The inbox is for messages you want to know about when they arrive, or whenever you check. Everything else should have a rule that puts it in a folder, outside of the inbox.

Mail Icon
The Mail icon on the dock will indicate if there are unread inbox messages by displaying a number in a red circle. (In Leopard (10.5) and later, there is a preference to have messages in any folder trigger this notification. For this method, you need to leave that off.)

So: If only important messages stay in the inbox, and there's a red circle on the icon, that means there's an important message. If not, not.

If you don't have any rules, everything stays in the inbox; the Mail icon says something like 487 and the circle, now an oval, hasn't disappeared in years, making it useless.

What's important? You decide. For me, it's everything associated with work and that's about it. Everything else should fall under a rule to automatically move it out of the inbox. Your mom's messages are important if she only emails you when the house is burning down. If she forwards you 15 lolcats a day, she needs a folder and a rule. Your personal threshold of importance is not the issue; what matters is that you define a threshold, because not everything can be of top importance.

Interlude: IMAP vs. POP

IMAP and POP are the two main mail receiving protocols. The difference between them is in how messages are handled on the mail server once the user has downloaded them.

With POP, messages are deleted from the mail server once they have been downloaded. This is OK if you only check for mail from one device; all the messages are either on the server or in your one computer, and nowhere else. But if you try to use a POP mail account with more than one device, you will end up with some messages here and not there, because the same message cannot be downloaded twice.

With IMAP, messages remain on the server after they are downloaded. The inbox on the server is synced with the inbox of your device, and with the inbox of however many additional devices.

When you're offered a choice, use IMAP, because you probably have more than one device, or you will sometime before you stop using email.

Mail Folders
You don't need that many. You don't need a folder for every project or every person. Use search and Spotlight.

You do, however, need at least one folder outside the inbox, so less-important mail has a place to go. Some purists use only one archive folder, and rely on search to find everything.

I have a medium number of folders. Some have subfolders within reason. Examples:

Home: Family members and household business.

Notices: Newsletters, etc.

People: Friends; non-work, non-family.

Office: Office and project-related people. (No rule for this folder.)

Receipts: Purchase confirmation messages.

Ads: Opt-in, non-junk ads.

Archive: Miscellaneous saved messages.

Under IMAP you have a decision to make, which is whether folders are stored on the server (so you can see them from multiple devices) or stored locally (and those folders are only visible on that device.) I keep Work, People, and Home folders on the server, so I can see them from my office machine or the iPhone. I keep the others on my primary computer (a portable).

Mail Rules
Many, but not all, folders have a rule associated with them. These rules simply say: messages from these senders go in these folders. Rules can use local or server folders.
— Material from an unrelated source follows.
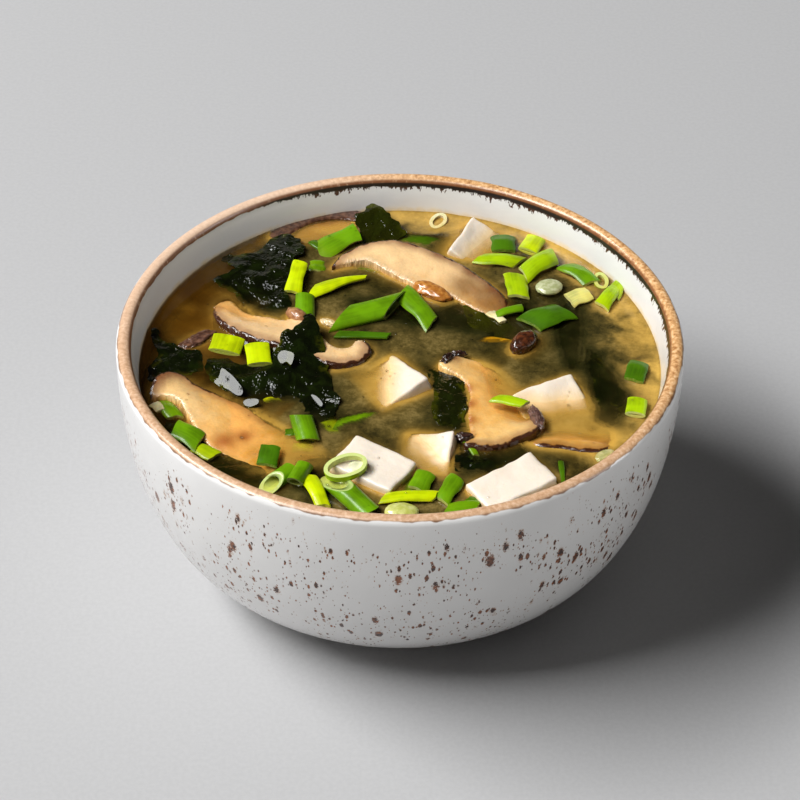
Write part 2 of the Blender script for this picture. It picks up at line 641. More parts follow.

Since we want all less-important mail to leave the inbox automatically, all less-important senders should be part of a rule. Important senders are not part of any rule, so their messages stay put.

Tip: Adding senders to rules: When you get a message from a new sender whom you decide isn't important, add them to a rule. This is easy. With the message highlighted, open Preferences -> Rules, and select the rule you want to use. Click Edit, then the plus sign button. For the criteria, choose 'From'. The sender of the highlighted message will appear in the address field. OK out of that. Back in the inbox, select all the messages, right-click, and choose 'Apply Rules'. This should sweep the message, along with any others from that sender, out of the inbox.

Example: You buy something online from Awesome Widget Co. A week later they send you an ad. Since these widgets are awesome, you decide to keep receiving these ads. Add them to your 'Ads' rule. (You can unsubscribe from ads if they are from legitimate entities. Never try to unsubscribe from spam; that just confirms you are a real address.)


Use the flag to mark messages that require an action. This might be something you have to do, or it might be just a reply.

Set up a smart folder to contain flagged messages. Look in that folder, there's what you have to do.

Flagged Mail

When you complete the action, or when you put it on some other to-do list, unflag it. It will disappear from the smart folder. Though it will not disappear from the inbox or whatever other folder it might be in.

You can flag messages in any folder, so if your geliofelinophile parent does give you a task, you can make sure it doesn't get forgotten.

Tip: If someone sends you a lot of messages that end up flagged, chances are that sender is important.

Cleaning Up the Inbox

Some people have found it good discipline to keep an empty inbox. Everything should be read, acted upon, and filed in short order. From this point of view, emptying the inbox is the ultimate filter and checkup that nothing important has been missed. That's cool, but I'm not one of those people. I do like to keep the volume to a low level, because fewer messages means less chance of something getting missed. I try to empty, or nearly empty, the inbox every one to two weeks.

The quickest way is to sort the inbox list by the 'From' column. Then it's easy to grab all the messages from Jim Rill and shunt them to the Office folder. Rinse and repeat.

There are always a few oddball messages left that you either don't know where to put, or don't know if you want to act upon. I put oddballs in a generic Archive folder. Borderline actions (Join the Awesome Widgets User Group, maybe/not) are another animal. IMO, it's best to decide, act or not, and archive the message.

In the end, some messages in folders were put there by rules, and some were put there by you during the cleanup process.

Getting New Mail

The main goal of this method is to avoid being distracted by less-important stuff, while being sure that important stuff won't be missed. Now that you have a rigorous system for handling importance, it's up to you to decide when that important stuff can ask for your attention. No matter how important something is, it can probably wait, how long? Thirty minutes? Fifteen? I bet it can wait more than five, which is the default setting for automatically getting new mail. Consider a longer interval.

And if you want to be distracted, you can check manually anytime.


Empty the Junk folder periodically, checking for non-junk as you do so. Always mark a non-junk message as such; it supposedly helps the filter learn. The more junk is in there, the greater chance a non-junk message will be lost, so keep the level low. Empty the Junk at least as often as you process the inbox.